--- BEGIN SUPPLIED DATA ---

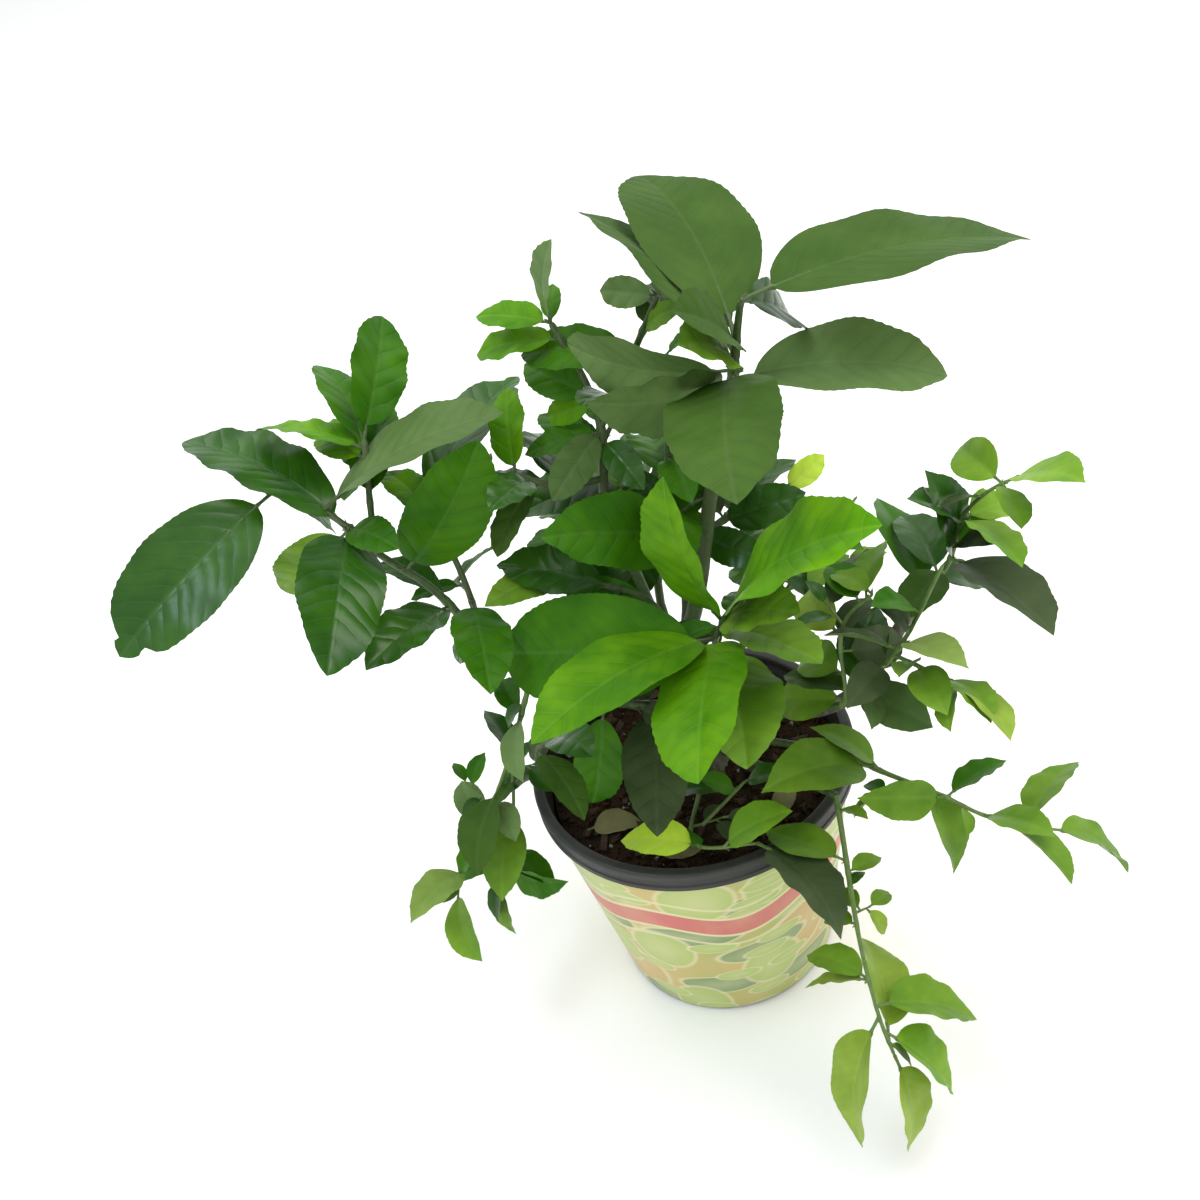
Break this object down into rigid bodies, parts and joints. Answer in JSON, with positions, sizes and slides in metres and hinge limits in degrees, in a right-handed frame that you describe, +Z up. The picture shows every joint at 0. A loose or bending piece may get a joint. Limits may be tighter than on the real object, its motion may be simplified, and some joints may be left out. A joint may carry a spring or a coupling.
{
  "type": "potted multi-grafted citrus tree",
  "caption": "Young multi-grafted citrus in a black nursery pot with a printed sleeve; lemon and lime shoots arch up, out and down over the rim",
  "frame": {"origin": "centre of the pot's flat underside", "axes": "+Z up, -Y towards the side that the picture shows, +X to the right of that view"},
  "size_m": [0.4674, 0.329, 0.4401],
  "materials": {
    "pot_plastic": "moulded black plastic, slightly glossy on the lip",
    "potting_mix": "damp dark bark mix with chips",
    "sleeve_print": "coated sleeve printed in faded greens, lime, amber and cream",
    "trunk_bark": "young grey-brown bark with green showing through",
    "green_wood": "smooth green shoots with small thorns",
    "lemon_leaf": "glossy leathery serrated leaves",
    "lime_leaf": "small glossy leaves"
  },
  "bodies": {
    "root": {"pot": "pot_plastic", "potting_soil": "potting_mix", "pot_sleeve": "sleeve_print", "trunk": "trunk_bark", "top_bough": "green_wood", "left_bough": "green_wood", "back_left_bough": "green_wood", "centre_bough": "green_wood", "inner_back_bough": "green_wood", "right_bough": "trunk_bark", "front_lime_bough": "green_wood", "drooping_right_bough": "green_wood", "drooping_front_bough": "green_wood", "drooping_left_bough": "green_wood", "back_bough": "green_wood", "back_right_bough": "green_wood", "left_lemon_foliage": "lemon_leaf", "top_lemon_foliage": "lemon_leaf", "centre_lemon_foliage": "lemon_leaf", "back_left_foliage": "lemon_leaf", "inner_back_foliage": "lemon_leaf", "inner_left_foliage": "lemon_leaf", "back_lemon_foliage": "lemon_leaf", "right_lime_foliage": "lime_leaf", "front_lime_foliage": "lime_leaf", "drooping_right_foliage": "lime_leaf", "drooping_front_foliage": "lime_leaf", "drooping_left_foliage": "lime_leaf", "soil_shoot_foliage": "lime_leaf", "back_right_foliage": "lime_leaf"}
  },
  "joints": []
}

--- END SUPPLIED DATA ---

EXERCISE DIRECTIONS: Each line above must be reproduced exactly as it stands.

ANSWER IN FULL:
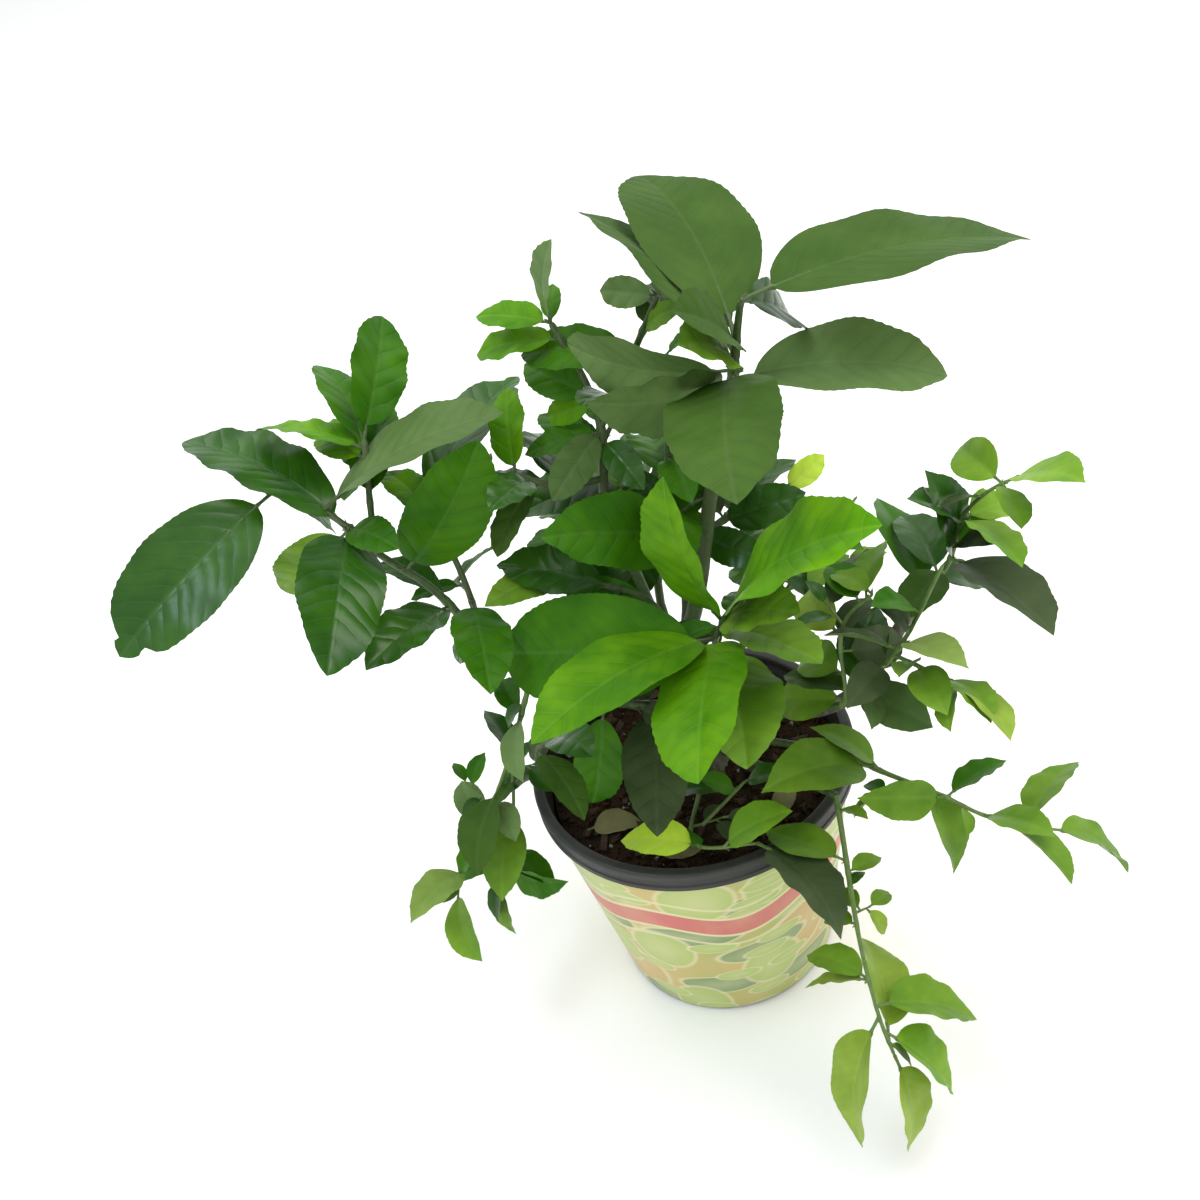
Break this object down into rigid bodies, parts and joints. Answer in JSON, with positions, sizes and slides in metres and hinge limits in degrees, in a right-handed frame that you describe, +Z up. The picture shows every joint at 0. A loose or bending piece may get a joint. Limits may be tighter than on the real object, its motion may be simplified, and some joints may be left out. A joint may carry a spring or a coupling.
{
  "type": "potted multi-grafted citrus tree",
  "caption": "Young multi-grafted citrus in a black nursery pot with a printed sleeve; lemon and lime shoots arch up, out and down over the rim",
  "frame": {"origin": "centre of the pot's flat underside", "axes": "+Z up, -Y towards the side that the picture shows, +X to the right of that view"},
  "size_m": [0.4674, 0.329, 0.4401],
  "materials": {
    "pot_plastic": "moulded black plastic, slightly glossy on the lip",
    "potting_mix": "damp dark bark mix with chips",
    "sleeve_print": "coated sleeve printed in faded greens, lime, amber and cream",
    "trunk_bark": "young grey-brown bark with green showing through",
    "green_wood": "smooth green shoots with small thorns",
    "lemon_leaf": "glossy leathery serrated leaves",
    "lime_leaf": "small glossy leaves"
  },
  "bodies": {
    "root": {"pot": "pot_plastic", "potting_soil": "potting_mix", "pot_sleeve": "sleeve_print", "trunk": "trunk_bark", "top_bough": "green_wood", "left_bough": "green_wood", "back_left_bough": "green_wood", "centre_bough": "green_wood", "inner_back_bough": "green_wood", "right_bough": "trunk_bark", "front_lime_bough": "green_wood", "drooping_right_bough": "green_wood", "drooping_front_bough": "green_wood", "drooping_left_bough": "green_wood", "back_bough": "green_wood", "back_right_bough": "green_wood", "left_lemon_foliage": "lemon_leaf", "top_lemon_foliage": "lemon_leaf", "centre_lemon_foliage": "lemon_leaf", "back_left_foliage": "lemon_leaf", "inner_back_foliage": "lemon_leaf", "inner_left_foliage": "lemon_leaf", "back_lemon_foliage": "lemon_leaf", "right_lime_foliage": "lime_leaf", "front_lime_foliage": "lime_leaf", "drooping_right_foliage": "lime_leaf", "drooping_front_foliage": "lime_leaf", "drooping_left_foliage": "lime_leaf", "soil_shoot_foliage": "lime_leaf", "back_right_foliage": "lime_leaf"}
  },
  "joints": []
}